Nothing but the lines from the line with "obj.matrix_parent_inverse = Matrix.Identity(4)" through the end of the data is to be copied, and each is to be copied exactly.

Provided data ->
↓↓↓
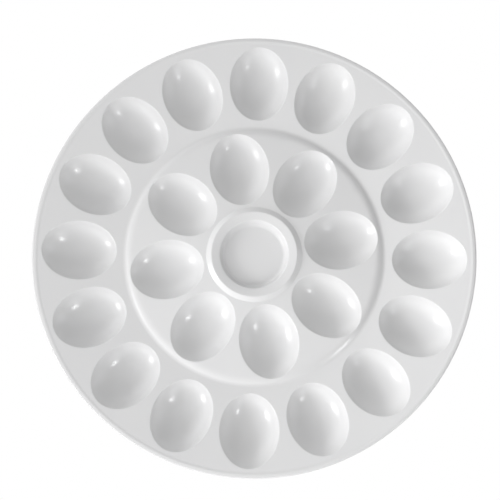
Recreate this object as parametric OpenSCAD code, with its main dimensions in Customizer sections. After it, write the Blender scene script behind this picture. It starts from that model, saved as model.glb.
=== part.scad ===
// Deviled egg platter: one round, white glazed porcelain casting that lies flat on its foot ring.
// Sixteen egg wells stand in the outer band and eight in the raised inner tier, round a dip dish.
// The origin is the centre of the foot ring's standing face, +Z is up, and all lengths are in mm.

/* [Platter] */
// Diameter over the rim bead
platter_d = 330; // [310:1:360]
// Thickness of the fired wall
wall = 4.2; // [3.6:0.1:5]
// Clearance between the table and the lowest well
foot_gap = 1.5; // [1:0.1:4]

/* [Outer band] */
// Height that the outer band climbs from the tier's foot to the rim bead
band_rise = 7.2; // [3:0.1:9]
// Height of the rim bead above the outer band
lip_h = 0.4; // [0.3:0.1:2]
// Width of the rim bead
lip_w = 4.4; // [3.6:0.1:7]

/* [Inner tier] */
// Diameter of the tier's top edge
tier_d = 185; // [176:1:190]
// Width of the sloping step, seen from above
step_w = 4.2; // [3:0.1:9]
// Height of the step above the outer band
step_h = 2.4; // [1:0.1:4]
// Height that the tier falls from the collar to the step
tier_fall = 3.7; // [0:0.1:5]

/* [Dip dish] */
// Diameter of the collar's crest
collar_d = 63.6; // [60:0.2:66]
// Height of the collar above the tier
collar_h = 2.7; // [1.5:0.1:5]
// Width of the collar's outer slope, seen from above
collar_slope_w = 3.8; // [2:0.1:5]
// Diameter of the ledge's inner edge
ledge_d = 51; // [46:0.2:54]
// Height that the ledge falls from the crest to its inner edge
ledge_fall = 1.3; // [0.4:0.1:2.5]
// Diameter of the dish floor, out to the foot of its wall
floor_d = 45.4; // [38:0.2:46]
// Depth of the dish floor below the crest
dish_depth = 7.4; // [5:0.1:10]

/* [Egg wells] */
// Wells in the outer band
outer_wells = 16; // [12:1:16]
// Distance from the centre to the middle of an outer well
outer_ring_r = 130.3; // [128:0.1:132]
// Wells in the tier
inner_wells = 8; // [6:1:8]
// Distance from the centre to the middle of an inner well
inner_ring_r = 65.6; // [64.5:0.1:67]
// Length of a well's mouth, along the radius
well_l = 55; // [50:0.2:56]
// Width of a well's mouth
well_w = 43.8; // [38:0.2:45]
// Depth of a well below its mouth
well_depth = 12; // [10:0.2:16]
// Height of the ellipsoid's centre above the mouth, which gives the wall its draft
well_lift = 9; // [3:0.5:11]
// Thickness of the wall under a well
bulge_wall = 3.4; // [3:0.1:3.6]
// Width of the eased edge round each mouth
edge_w = 0.9; // [0.4:0.1:1.5]

/* [Foot ring] */
// Diameter of the foot ring's middle line
foot_d = 196; // [190:1:204]
// Width of the standing face, with its eased edges
foot_w = 4.4; // [3.6:0.1:6]
// Widening of each side of the foot ring towards the plate
foot_draft_w = 1.1; // [0.4:0.1:2]

/* [Soft corners] */
// Radius at the shoulder of the step
shoulder_r = 18; // [4:1:24]
// Radius at the foot of the step
step_foot_r = 5; // [2:0.5:10]
// Radius over the collar's crest
crest_r = 1.4; // [0.6:0.1:2]
// Radius in the crease at the foot of the collar
crease_r = 0.9; // [0.4:0.1:2]
// Radius at the ledge's inner edge
ledge_r = 1.2; // [0.5:0.1:2]
// Radius between the dish wall and its floor
floor_r = 3.2; // [1:0.1:5]
// Radius between the band and the rim bead
lip_foot_r = 2.4; // [1:0.1:4]
// Radius between the foot ring and the underside
root_r = 3; // [1:0.1:4]
// Radius on the edges of the standing face
foot_edge_r = 1.3; // [0.5:0.1:1.7]

/* [Hidden] */
$fn = 128;

// Largest turn between two neighbouring points of a soft corner, in degrees
corner_turn = 30;
// Part of the shorter side that a soft corner may use up
corner_share = 0.48;
// Depth below a mouth at which a bulge is cut off, as a share of its own wall
bulge_top_share = 0.82;
// Outer radius of the rim bead, as a share of the wall
bead_share = 0.48;

rim_r = platter_d/2;
step_top_r = tier_d/2;
step_base_r = step_top_r + step_w;
lip_base_r = rim_r - lip_w;
crest_at_r = collar_d/2;
collar_base_r = crest_at_r + collar_slope_w;

// Slopes of the two decks: the band climbs outwards and the tier falls outwards
band_angle = atan(band_rise/(lip_base_r - step_base_r));
tier_angle = -atan(tier_fall/(step_top_r - collar_base_r));

// Half lengths of the ellipsoid that a well is cut with, found from its mouth, depth and lift
well_c = well_depth + well_lift;
mouth_ratio = sqrt(1 - pow(well_lift/well_c, 2));
well_a = well_l/2/mouth_ratio;
well_b = well_w/2/mouth_ratio;

// Reach of an ellipsoid below its centre, when its long axis is tilted by an angle
function reach(a, c, angle) = sqrt(pow(a*sin(angle), 2) + pow(c*cos(angle), 2));

// Drop from the middle of a mouth to the lowest point of the wall below it
function bulge_drop(angle) =
    reach(well_a + bulge_wall, well_c + bulge_wall, angle) - well_lift*cos(angle);

// Height of an inner mouth above an outer one
inner_over_outer = (step_base_r - outer_ring_r)*tan(band_angle) + step_h
    + (inner_ring_r - step_top_r)*tan(tier_angle);

// Heights: the lowest bulge stands foot_gap above the table, and the rest follows
outer_mouth_z = foot_gap + max(bulge_drop(band_angle), bulge_drop(tier_angle) - inner_over_outer);
function band_z(r) = outer_mouth_z + (r - outer_ring_r)*tan(band_angle);
tier_edge_z = band_z(step_base_r) + step_h;
function tier_z(r) = tier_edge_z + (r - step_top_r)*tan(tier_angle);
inner_mouth_z = tier_z(inner_ring_r);
crest_z = tier_z(collar_base_r) + collar_h;
ledge_z = crest_z - ledge_fall;
floor_z = crest_z - dish_depth;
lip_z = band_z(lip_base_r) + lip_h;

// Corner of an outline: place [r, z] and the radius that softens it
function unit(v) = v/norm(v);
function turn_centre(p, u, v, radius, half) = p + unit(u + v)*radius/sin(half);

// Points of the arc that replaces corner b between its neighbours a and c
function soft_corner(a, b, c, radius) =
    let (
        u = unit(a - b),
        v = unit(c - b),
        half = acos(u*v)/2,
        side = min(radius/tan(half), corner_share*min(norm(a - b), norm(c - b))),
        r = side*tan(half),
        m = turn_centre(b, u, v, r, half),
        from = b + u*side - m,
        to = b + v*side - m,
        swing = 180 - 2*half,
        steps = max(1, ceil(swing/corner_turn)),
        way = sign(from.x*to.y - from.y*to.x)
    )
    [for (i = [0:steps])
        let (t = way*swing*i/steps)
        m + [from.x*cos(t) - from.y*sin(t), from.x*sin(t) + from.y*cos(t)]];

// Outline through the corners, in which a corner of radius zero stays sharp
function soft_outline(corners) =
    let (n = len(corners))
    [for (i = [0:n - 1])
        let (
            before = corners[(i + n - 1) % n],
            at = corners[i],
            after = corners[(i + 1) % n]
        )
        each at.z == 0 ? [[at.x, at.y]]
            : soft_corner([before.x, before.y], [at.x, at.y], [after.x, after.y], at.z)];

// Section of the casting from the axis to the rim, as [r, z, radius of the corner]
function top_corners() = [
    [0, floor_z, 0],
    [floor_d/2, floor_z, floor_r],
    [ledge_d/2, ledge_z, ledge_r],
    [crest_at_r, crest_z, crest_r],
    [collar_base_r, tier_z(collar_base_r), crease_r],
    [step_top_r, tier_edge_z, shoulder_r],
    [step_base_r, band_z(step_base_r), step_foot_r],
    [lip_base_r, band_z(lip_base_r), lip_foot_r],
    [lip_base_r + lip_w/2, lip_z, lip_foot_r],
    [rim_r, lip_z, bead_share*wall]
];

function under_corners() = [
    [rim_r, lip_z - wall, bead_share*wall],
    [lip_base_r, band_z(lip_base_r) - wall, lip_foot_r],
    [foot_d/2 + foot_w/2 + foot_draft_w, band_z(foot_d/2 + foot_w/2 + foot_draft_w) - wall, root_r],
    [foot_d/2 + foot_w/2, 0, foot_edge_r],
    [foot_d/2 - foot_w/2, 0, foot_edge_r],
    [foot_d/2 - foot_w/2 - foot_draft_w, tier_z(step_top_r) - wall, root_r],
    [ledge_d/2 + wall, tier_z(collar_base_r) - wall, root_r],
    [floor_d/2 + wall/2, floor_z - wall, floor_r],
    [0, floor_z - wall, 0]
];

// Turned casting: decks, step, collar, dish, rim bead and foot ring in one section
module turned_body() {
    rotate_extrude()
        polygon(soft_outline(concat(top_corners(), under_corners())));
}

// Places its child at the mouth of every other well of one ring, with +X outwards along the deck
module at_wells(count, ring_r, mouth_z, deck_angle, first, start) {
    for (i = [start:2:count - 1])
        rotate([0, 0, first + i*360/count])
            translate([ring_r, 0, mouth_z])
                rotate([0, -deck_angle, 0])
                    children();
}

module at_outer_wells(start) {
    at_wells(outer_wells, outer_ring_r, outer_mouth_z, band_angle, 0, start) children();
}

module at_inner_wells(start) {
    at_wells(inner_wells, inner_ring_r, inner_mouth_z, tier_angle, 180/outer_wells, start) children();
}

// Egg bowl, or with grow the outer face of its wall
module egg_ellipsoid(grow) {
    translate([0, 0, well_lift])
        scale([well_a + grow, well_b + grow, well_c + grow])
            sphere(r = 1);
}

// What lies below a height, in a box that holds all of one well
module below(top) {
    intersection() {
        children();
        translate([-well_l, -well_w, top - 2*well_c])
            cube([2*well_l, 2*well_w, 2*well_c]);
    }
}

// Wall under a well, cut off inside the thickness of the deck
module bulge() {
    below(-bulge_top_share*bulge_wall)
        egg_ellipsoid(bulge_wall);
}

// Hollow for half an egg
module bowl() {
    below(0)
        egg_ellipsoid(0);
}

// Eased edge of a mouth: a cone that starts inside the bowl and opens it a little at the deck
module eased_edge() {
    translate([0, 0, -edge_w])
        scale([well_l/well_w, 1, 1])
            cylinder(d1 = well_w - 2*edge_w, d2 = well_w + 4*edge_w, h = 2*edge_w);
}

module well_cut() {
    bowl();
    eased_edge();
}

// Casting before its wells are cut. Neighbouring walls overlap, so they are joined in turns
module bulged_body() {
    union() {
        union() {
            union() {
                union() {
                    turned_body();
                    at_outer_wells(0) bulge();
                }
                at_outer_wells(1) bulge();
            }
            at_inner_wells(0) bulge();
        }
        at_inner_wells(1) bulge();
    }
}

module platter() {
    color([0.93, 0.93, 0.93])
        difference() {
            difference() {
                difference() {
                    difference() {
                        bulged_body();
                        at_outer_wells(0) well_cut();
                    }
                    at_outer_wells(1) well_cut();
                }
                at_inner_wells(0) well_cut();
            }
            at_inner_wells(1) well_cut();
        }
}

platter();
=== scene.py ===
"""Deviled egg platter in white glazed porcelain, seen almost straight from above on a white table.

The casting's surface is worked out as arrays from the sizes that it was moulded to, and stands for
the plain CAD solid. All lengths are in metres, in the frame's own axes.
"""
import math
import bmesh
import bpy
import numpy as np
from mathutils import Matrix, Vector


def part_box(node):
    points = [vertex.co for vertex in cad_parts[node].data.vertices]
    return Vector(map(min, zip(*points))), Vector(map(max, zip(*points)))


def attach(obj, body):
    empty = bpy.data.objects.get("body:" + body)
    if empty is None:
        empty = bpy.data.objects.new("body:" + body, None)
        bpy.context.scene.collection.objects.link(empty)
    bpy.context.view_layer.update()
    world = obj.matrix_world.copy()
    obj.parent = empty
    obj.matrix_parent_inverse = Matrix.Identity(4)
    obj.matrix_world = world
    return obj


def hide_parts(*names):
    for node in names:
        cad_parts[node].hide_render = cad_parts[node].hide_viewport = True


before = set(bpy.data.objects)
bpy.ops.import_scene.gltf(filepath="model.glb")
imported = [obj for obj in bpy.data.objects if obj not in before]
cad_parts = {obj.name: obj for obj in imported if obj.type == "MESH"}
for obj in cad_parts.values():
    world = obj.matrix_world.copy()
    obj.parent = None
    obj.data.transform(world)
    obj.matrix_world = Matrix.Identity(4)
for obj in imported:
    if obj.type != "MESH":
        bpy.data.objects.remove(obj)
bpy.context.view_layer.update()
scene = bpy.context.scene


# The casting, section line: everything but the egg wells is turned about the platter's axis.
# Porcelain paste pressed between a top and an under mould, so that decks, step, collar, dish,
# rim bead and foot ring are one wall of even thickness.
platter_d = 2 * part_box("platter")[1][0]
wall = 0.0042
foot_gap = 0.0015

# Outer band and its rim bead, whose outer edge falls softly
band_rise = 0.0072
lip_h = 0.0004
lip_w = 0.0044
bead_w = 0.0028
bead_fall = 0.0003
bead_edge_w = 0.0007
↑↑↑
Right answer ->
    obj.matrix_parent_inverse = Matrix.Identity(4)
    obj.matrix_world = world
    return obj


def hide_parts(*names):
    for node in names:
        cad_parts[node].hide_render = cad_parts[node].hide_viewport = True


before = set(bpy.data.objects)
bpy.ops.import_scene.gltf(filepath="model.glb")
imported = [obj for obj in bpy.data.objects if obj not in before]
cad_parts = {obj.name: obj for obj in imported if obj.type == "MESH"}
for obj in cad_parts.values():
    world = obj.matrix_world.copy()
    obj.parent = None
    obj.data.transform(world)
    obj.matrix_world = Matrix.Identity(4)
for obj in imported:
    if obj.type != "MESH":
        bpy.data.objects.remove(obj)
bpy.context.view_layer.update()
scene = bpy.context.scene


# The casting, section line: everything but the egg wells is turned about the platter's axis.
# Porcelain paste pressed between a top and an under mould, so that decks, step, collar, dish,
# rim bead and foot ring are one wall of even thickness.
platter_d = 2 * part_box("platter")[1][0]
wall = 0.0042
foot_gap = 0.0015

# Outer band and its rim bead, whose outer edge falls softly
band_rise = 0.0072
lip_h = 0.0004
lip_w = 0.0044
bead_w = 0.0028
bead_fall = 0.0003
bead_edge_w = 0.0007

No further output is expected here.